Europe already faces spillovers. The Dutch government seized control of chipmaker Nexperia over security concerns about its Chinese owner. China responded by blocking exports of finished products, a move that rattled European automakers that rely on those components and exposed the vulnerability of supply chains in advanced manufacturing.

Data, speakers and events to watch for the trading session

Inflation, housing and central banker commentary will guide market focus

Traders will scan the September U.S. inflation report due tomorrow, but today’s calendar still carries market moving items. U.S. existing home sales for September arrive in the morning along with the Kansas City Federal Reserve October business survey and euro zone consumer confidence metrics. Canada releases August retail sales, offering a regional demand read.

Policymaker remarks will also influence intraday flow. Federal Reserve Vice Chair for Supervision Michelle Bowman and Board Governor Michael Barr speak. European Central Bank chief economist Philip Lane and a Bank of England policymaker, Swati Dhingra, are scheduled to appear. The European Union holds a summit in Brussels that could produce geopolitical signals related to trade and energy policy.

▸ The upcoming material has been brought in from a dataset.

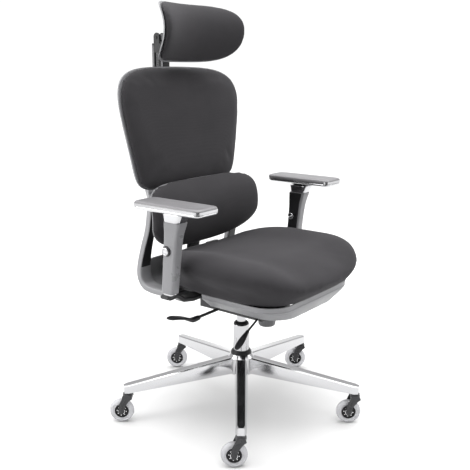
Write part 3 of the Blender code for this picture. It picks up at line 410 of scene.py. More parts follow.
stud_tree = ring_row_tree("hub_studs", bright_ring)
half = wheel_width / 2
rib_section = ((-0.0016, -0.0006), (-0.0010, 0.0011), (0.0010, 0.0011), (0.0016, -0.0006))
for number in range(1, 6):
    name = "_%d" % number
    low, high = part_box("caster_tyre" + name)
    wheel = (low + high) / 2 - column_foot
    wheel_radius = (high.z - low.z) / 2
    dressed("caster_fork" + name, "caster_fork_leg_and_stem" + name, fork_plastic, "caster%s" % name,
        "charcoal_plastic", 0.0009)
    ribs = bmesh.new()
    for side in (-1, 1):
        face = axle * (side * (half + 0.0065))
        rings = []
        for along, height in ((0.004, 0.0800), (0.0135, 0.0640), (0.0170, 0.0500), (0.0178, 0.0440)):
            spot = wheel - trail * 0.0188 + trail * along + face
            spot.z = height
            rings.append([spot + trail * a + axle * (side * b) for a, b in rib_section])
        axle_button = [(1e-7, -0.0010), (0.0052, -0.0010), (0.0046, 0.0012), (1e-7, 0.0014)]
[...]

On the fixed income front, a solid 20 year Treasury auction earlier did not temper the general move higher in yields as energy and geopolitical risk reprice risk premia. The U.S. Treasury will also sell 5 year inflation protected notes, and that sale will be watched for demand trends. With corporate earnings, data and geopolitical headlines stacked close together, markets may show wider intraday moves and rapid sector rotation.

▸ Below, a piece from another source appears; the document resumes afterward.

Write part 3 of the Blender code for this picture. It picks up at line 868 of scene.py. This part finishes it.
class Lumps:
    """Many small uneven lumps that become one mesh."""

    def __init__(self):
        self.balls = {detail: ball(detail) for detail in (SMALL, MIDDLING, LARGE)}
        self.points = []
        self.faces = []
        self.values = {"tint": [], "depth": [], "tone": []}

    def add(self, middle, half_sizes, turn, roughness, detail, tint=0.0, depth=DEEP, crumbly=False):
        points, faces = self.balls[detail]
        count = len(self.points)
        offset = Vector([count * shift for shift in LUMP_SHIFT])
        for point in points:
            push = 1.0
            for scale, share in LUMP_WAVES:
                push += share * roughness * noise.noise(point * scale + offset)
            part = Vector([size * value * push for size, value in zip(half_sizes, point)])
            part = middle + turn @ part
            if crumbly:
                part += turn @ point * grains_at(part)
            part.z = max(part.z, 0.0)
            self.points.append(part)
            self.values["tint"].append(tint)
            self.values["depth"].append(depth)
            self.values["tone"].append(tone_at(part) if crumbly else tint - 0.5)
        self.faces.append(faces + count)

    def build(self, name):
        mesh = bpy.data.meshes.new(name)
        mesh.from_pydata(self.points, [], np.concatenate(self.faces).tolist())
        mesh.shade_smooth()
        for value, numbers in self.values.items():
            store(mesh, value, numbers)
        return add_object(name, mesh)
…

For traders and portfolio managers, the immediate task is to weigh the impact of higher oil and tighter export controls against fresh earnings information. For global policymakers and corporates, the longer task is to reassess supply chains and energy links in a more transactional trade environment that is changing sourcing and investment plans. Today’s session will likely test where investors place emphasis between cyclical growth signals and rising structural risk.